━━━━━ Source excerpt

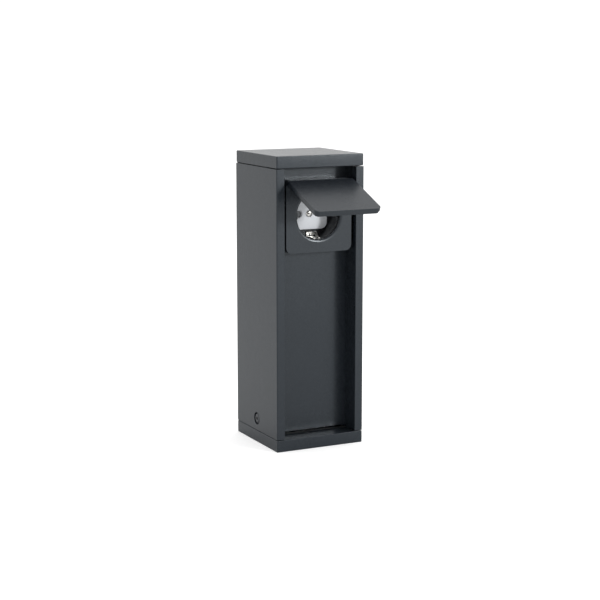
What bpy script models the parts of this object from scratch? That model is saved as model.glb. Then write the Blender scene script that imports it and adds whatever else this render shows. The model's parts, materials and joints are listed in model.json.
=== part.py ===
"""Outdoor power pillar: a square post with one earthed two-pin socket under a hinged splash flap.

Frame: +Z is up, the front faces -Y, and the origin is the centre of the base's underside.
Lengths in this file are millimetres. They become metres where a mesh, a curve or an empty is made.
"""

import math

import bmesh
import bpy
from mathutils import Vector

MM = 0.001

# Post
PILLAR_WIDTH = 80.0
PILLAR_DEPTH = 80.0
PILLAR_HEIGHT = 245.0
BASE_HEIGHT = 10.0
CAP_HEIGHT = 10.0
BASE_INSET = 0.1  # how far the base stands in from the body's sides
CAP_INSET = 0.3
CORNER_RADIUS = 0.8
BODY_WALL = 2.5
JOINT_GAP = 0.6  # shadow gap between the body and the base or the cap
GASKET_THICKNESS = 0.4
GASKET_INSET = 1.0
GASKET_WIDTH = 1.2

# Front recess and the panel that slides in its grooves
STILE_WIDTH = 7.25
RETURN_WALL = 2.0
RECESS_DEPTH = 18.0
PANEL_THICKNESS = 2.0
DRAIN_GAP = 1.6  # slot below the panel that lets water out of the recess
GROOVE_DEPTH = 1.5
GROOVE_CLEARANCE = 0.2
GROOVE_LIP = 2.0

# Cap skirt
SKIRT_HEIGHT = 6.0
SKIRT_WALL = 2.0
CAP_SKIN = 3.0

# Socket frame
FRAME_SIDE_GAP = 2.75  # to each stile
FRAME_TOP_GAP = 10.0  # to the cap
FRAME_SETBACK = 3.0  # behind the stiles' front
FRAME_CORNER = 5.0
FRAME_FRONT_WALL = 3.0
FRAME_SIDE_WALL = 2.0
FRAME_GASKET = 0.5
OPENING_CHAMFER = 2.2
OPENING_CHAMFER_DEPTH = 1.0
COLLAR_WALL = 1.5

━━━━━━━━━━

Reproduce verbatim only this range: the first line of the material through the line that contains "hinged splash flap.", inclusive.

Response to this exercise ▸
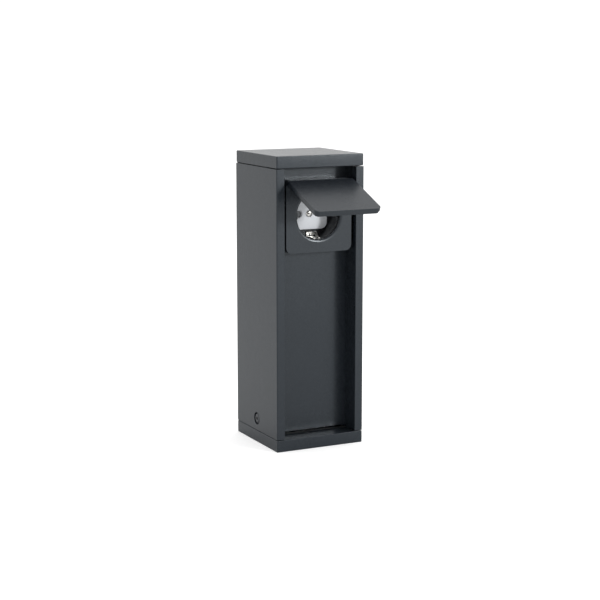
What bpy script models the parts of this object from scratch? That model is saved as model.glb. Then write the Blender scene script that imports it and adds whatever else this render shows. The model's parts, materials and joints are listed in model.json.
=== part.py ===
"""Outdoor power pillar: a square post with one earthed two-pin socket under a hinged splash flap.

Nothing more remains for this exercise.